■ **Set task**
Reproduce the first line and every line after it, exactly, through the one containing "const bottomZ = [sideZ[0]". Leave out the rest.

■ **Information provided**
____

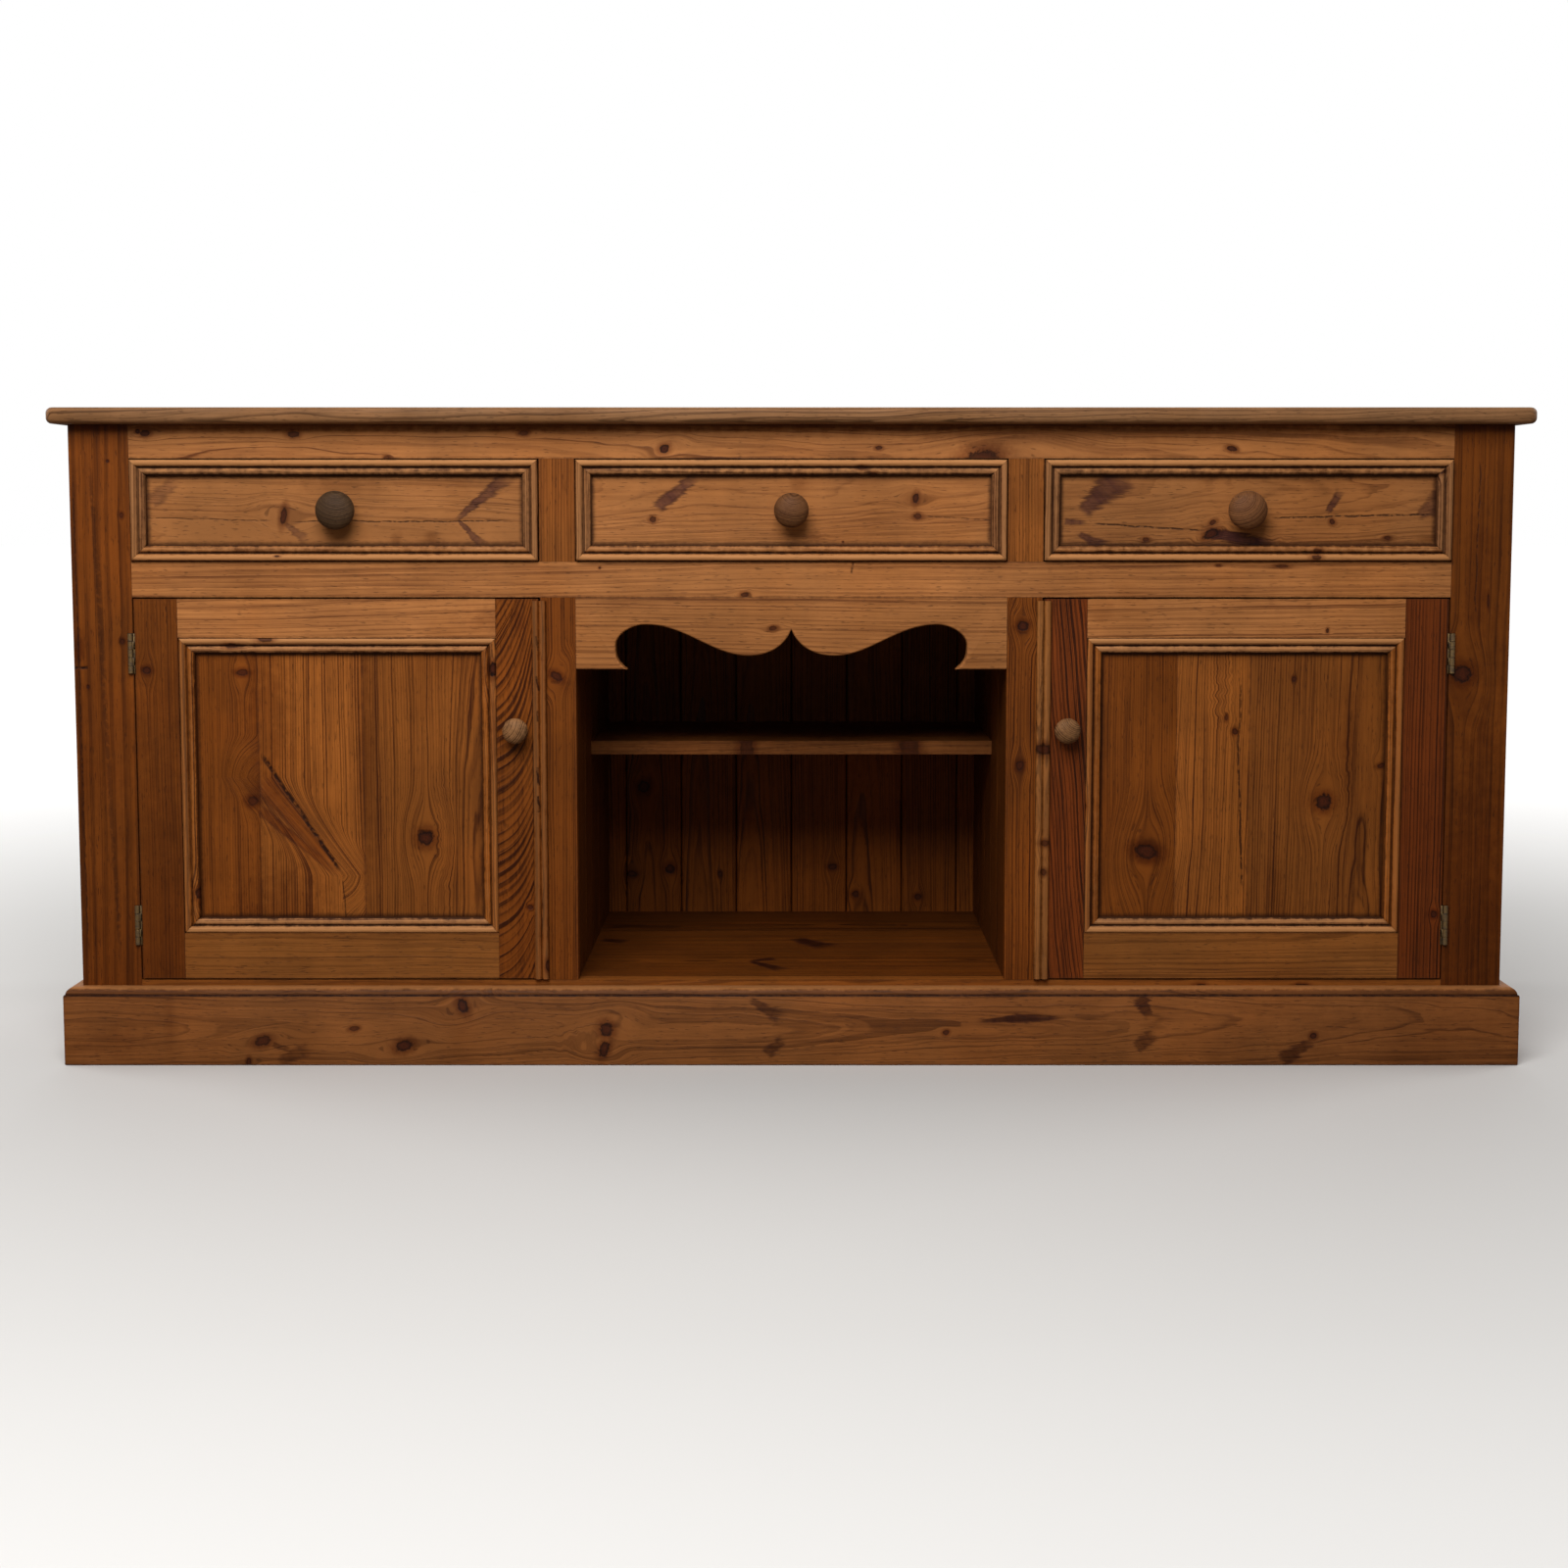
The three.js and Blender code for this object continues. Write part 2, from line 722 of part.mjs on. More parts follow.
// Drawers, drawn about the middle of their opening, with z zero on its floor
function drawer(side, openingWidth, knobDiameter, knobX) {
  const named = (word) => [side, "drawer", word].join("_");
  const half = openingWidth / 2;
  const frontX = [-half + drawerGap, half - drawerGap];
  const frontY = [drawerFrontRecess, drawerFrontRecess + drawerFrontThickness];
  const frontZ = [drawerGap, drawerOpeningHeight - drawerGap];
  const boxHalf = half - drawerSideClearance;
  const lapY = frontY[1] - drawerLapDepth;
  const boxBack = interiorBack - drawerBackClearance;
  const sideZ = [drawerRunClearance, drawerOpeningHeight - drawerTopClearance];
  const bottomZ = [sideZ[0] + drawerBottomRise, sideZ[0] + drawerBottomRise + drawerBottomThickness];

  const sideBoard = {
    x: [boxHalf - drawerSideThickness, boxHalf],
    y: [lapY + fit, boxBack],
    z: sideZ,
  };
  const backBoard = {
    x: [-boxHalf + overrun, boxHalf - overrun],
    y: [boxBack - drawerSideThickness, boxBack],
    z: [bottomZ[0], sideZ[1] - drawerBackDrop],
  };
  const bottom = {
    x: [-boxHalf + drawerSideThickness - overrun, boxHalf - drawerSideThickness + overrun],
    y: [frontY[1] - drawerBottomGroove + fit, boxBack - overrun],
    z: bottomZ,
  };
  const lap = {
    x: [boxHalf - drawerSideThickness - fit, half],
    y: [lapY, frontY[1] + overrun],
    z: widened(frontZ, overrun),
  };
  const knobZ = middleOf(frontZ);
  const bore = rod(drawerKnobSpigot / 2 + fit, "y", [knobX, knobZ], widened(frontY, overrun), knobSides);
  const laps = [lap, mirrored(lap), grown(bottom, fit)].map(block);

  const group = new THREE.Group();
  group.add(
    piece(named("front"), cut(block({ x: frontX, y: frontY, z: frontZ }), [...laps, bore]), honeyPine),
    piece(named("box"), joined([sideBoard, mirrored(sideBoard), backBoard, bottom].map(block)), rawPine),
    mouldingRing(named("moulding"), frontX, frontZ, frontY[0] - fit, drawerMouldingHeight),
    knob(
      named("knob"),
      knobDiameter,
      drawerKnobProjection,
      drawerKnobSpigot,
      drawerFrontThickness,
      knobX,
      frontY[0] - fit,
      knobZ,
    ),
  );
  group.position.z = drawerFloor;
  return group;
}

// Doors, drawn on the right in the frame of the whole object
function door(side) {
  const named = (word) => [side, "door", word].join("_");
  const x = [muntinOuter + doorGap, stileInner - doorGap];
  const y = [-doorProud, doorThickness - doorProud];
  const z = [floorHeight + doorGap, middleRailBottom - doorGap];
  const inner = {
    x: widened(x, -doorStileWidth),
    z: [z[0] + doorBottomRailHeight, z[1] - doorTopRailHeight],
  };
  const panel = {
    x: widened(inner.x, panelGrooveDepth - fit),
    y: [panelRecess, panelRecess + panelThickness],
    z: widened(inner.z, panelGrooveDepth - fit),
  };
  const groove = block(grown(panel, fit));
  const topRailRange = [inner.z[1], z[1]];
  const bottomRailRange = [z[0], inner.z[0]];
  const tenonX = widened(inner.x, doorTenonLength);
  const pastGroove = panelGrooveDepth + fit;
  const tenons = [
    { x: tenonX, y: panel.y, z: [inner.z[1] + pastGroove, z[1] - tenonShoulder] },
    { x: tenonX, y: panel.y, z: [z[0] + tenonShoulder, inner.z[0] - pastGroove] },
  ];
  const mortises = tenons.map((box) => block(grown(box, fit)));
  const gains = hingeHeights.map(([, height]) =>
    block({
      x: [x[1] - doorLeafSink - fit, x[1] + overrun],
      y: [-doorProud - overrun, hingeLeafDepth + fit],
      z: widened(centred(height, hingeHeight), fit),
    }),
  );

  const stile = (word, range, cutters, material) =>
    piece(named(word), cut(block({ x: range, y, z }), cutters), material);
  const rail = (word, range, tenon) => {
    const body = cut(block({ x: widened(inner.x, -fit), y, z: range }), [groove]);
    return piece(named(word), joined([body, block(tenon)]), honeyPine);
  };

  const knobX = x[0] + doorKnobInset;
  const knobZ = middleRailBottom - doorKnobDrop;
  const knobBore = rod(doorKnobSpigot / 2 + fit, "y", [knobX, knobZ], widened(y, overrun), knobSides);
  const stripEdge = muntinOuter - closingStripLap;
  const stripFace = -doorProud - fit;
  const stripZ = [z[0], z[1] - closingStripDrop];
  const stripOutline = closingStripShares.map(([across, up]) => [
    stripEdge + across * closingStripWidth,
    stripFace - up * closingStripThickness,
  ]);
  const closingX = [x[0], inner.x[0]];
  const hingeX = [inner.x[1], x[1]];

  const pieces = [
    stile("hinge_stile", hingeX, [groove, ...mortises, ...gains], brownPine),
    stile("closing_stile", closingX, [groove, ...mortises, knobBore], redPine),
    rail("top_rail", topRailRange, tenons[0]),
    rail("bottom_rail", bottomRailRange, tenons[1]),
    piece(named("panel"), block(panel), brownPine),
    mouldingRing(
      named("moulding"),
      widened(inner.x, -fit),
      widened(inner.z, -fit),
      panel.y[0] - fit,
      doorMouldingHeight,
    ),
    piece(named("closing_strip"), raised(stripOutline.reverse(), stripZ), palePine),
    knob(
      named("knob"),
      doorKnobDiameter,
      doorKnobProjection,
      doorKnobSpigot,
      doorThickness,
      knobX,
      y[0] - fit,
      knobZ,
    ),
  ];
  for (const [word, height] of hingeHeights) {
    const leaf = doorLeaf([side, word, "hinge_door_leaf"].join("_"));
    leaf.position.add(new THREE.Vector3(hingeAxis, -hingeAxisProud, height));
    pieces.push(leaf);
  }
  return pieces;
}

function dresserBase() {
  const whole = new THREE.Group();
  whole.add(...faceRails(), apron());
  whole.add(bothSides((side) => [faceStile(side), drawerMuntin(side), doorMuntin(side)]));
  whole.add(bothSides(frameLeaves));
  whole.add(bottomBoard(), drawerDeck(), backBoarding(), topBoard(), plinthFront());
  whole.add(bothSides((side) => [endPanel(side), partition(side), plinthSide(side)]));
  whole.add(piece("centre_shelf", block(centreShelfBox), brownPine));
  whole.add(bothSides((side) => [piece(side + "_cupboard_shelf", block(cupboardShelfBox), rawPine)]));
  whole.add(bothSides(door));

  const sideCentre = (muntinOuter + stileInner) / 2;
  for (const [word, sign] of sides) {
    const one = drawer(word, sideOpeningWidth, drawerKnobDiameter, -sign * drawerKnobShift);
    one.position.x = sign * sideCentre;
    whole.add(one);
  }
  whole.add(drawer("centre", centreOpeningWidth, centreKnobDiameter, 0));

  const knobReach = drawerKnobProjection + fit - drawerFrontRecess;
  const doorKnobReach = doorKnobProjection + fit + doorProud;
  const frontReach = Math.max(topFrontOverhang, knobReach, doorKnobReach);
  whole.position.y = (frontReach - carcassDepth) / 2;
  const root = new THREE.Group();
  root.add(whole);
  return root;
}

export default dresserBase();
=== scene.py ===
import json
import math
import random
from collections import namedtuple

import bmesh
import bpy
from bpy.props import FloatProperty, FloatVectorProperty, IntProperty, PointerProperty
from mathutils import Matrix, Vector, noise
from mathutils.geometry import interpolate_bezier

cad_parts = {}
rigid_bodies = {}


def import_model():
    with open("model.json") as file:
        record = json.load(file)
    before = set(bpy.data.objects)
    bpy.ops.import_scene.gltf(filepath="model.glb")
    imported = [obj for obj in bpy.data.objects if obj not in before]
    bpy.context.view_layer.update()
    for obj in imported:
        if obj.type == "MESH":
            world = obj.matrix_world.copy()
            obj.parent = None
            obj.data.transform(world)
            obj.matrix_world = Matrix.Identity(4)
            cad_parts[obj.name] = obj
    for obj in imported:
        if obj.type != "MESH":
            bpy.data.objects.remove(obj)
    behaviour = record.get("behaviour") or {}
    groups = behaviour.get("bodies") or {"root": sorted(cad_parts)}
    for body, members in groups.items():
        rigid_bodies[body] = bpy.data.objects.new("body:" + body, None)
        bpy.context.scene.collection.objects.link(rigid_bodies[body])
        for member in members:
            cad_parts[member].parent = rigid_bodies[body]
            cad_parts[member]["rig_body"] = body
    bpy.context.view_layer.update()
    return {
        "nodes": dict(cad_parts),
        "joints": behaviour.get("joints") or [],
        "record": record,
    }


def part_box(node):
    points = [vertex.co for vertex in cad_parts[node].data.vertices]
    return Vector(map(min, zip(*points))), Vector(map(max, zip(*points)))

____

■ **Answer in full**
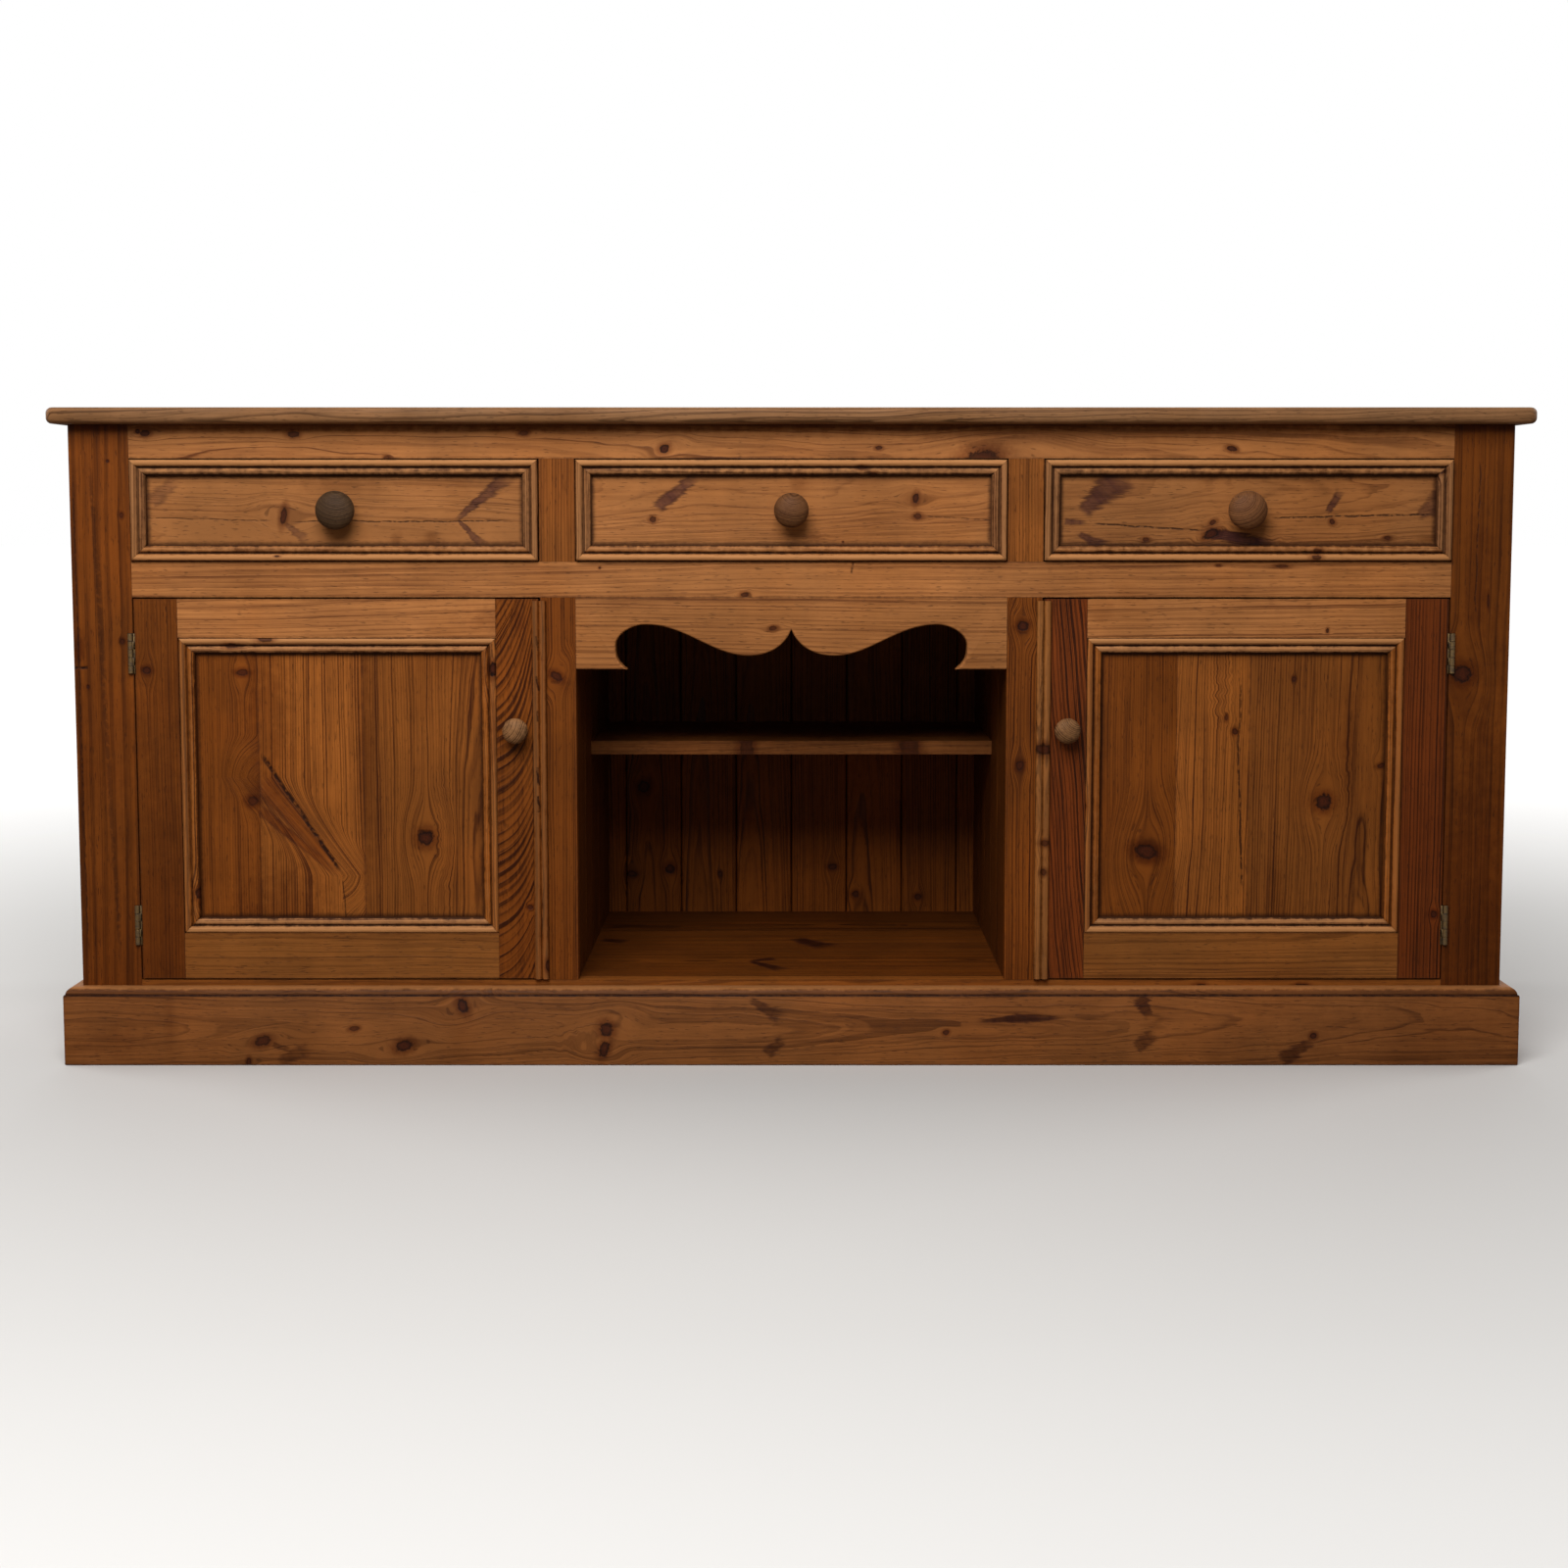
The three.js and Blender code for this object continues. Write part 2, from line 722 of part.mjs on. More parts follow.
// Drawers, drawn about the middle of their opening, with z zero on its floor
function drawer(side, openingWidth, knobDiameter, knobX) {
  const named = (word) => [side, "drawer", word].join("_");
  const half = openingWidth / 2;
  const frontX = [-half + drawerGap, half - drawerGap];
  const frontY = [drawerFrontRecess, drawerFrontRecess + drawerFrontThickness];
  const frontZ = [drawerGap, drawerOpeningHeight - drawerGap];
  const boxHalf = half - drawerSideClearance;
  const lapY = frontY[1] - drawerLapDepth;
  const boxBack = interiorBack - drawerBackClearance;
  const sideZ = [drawerRunClearance, drawerOpeningHeight - drawerTopClearance];
  const bottomZ = [sideZ[0] + drawerBottomRise, sideZ[0] + drawerBottomRise + drawerBottomThickness];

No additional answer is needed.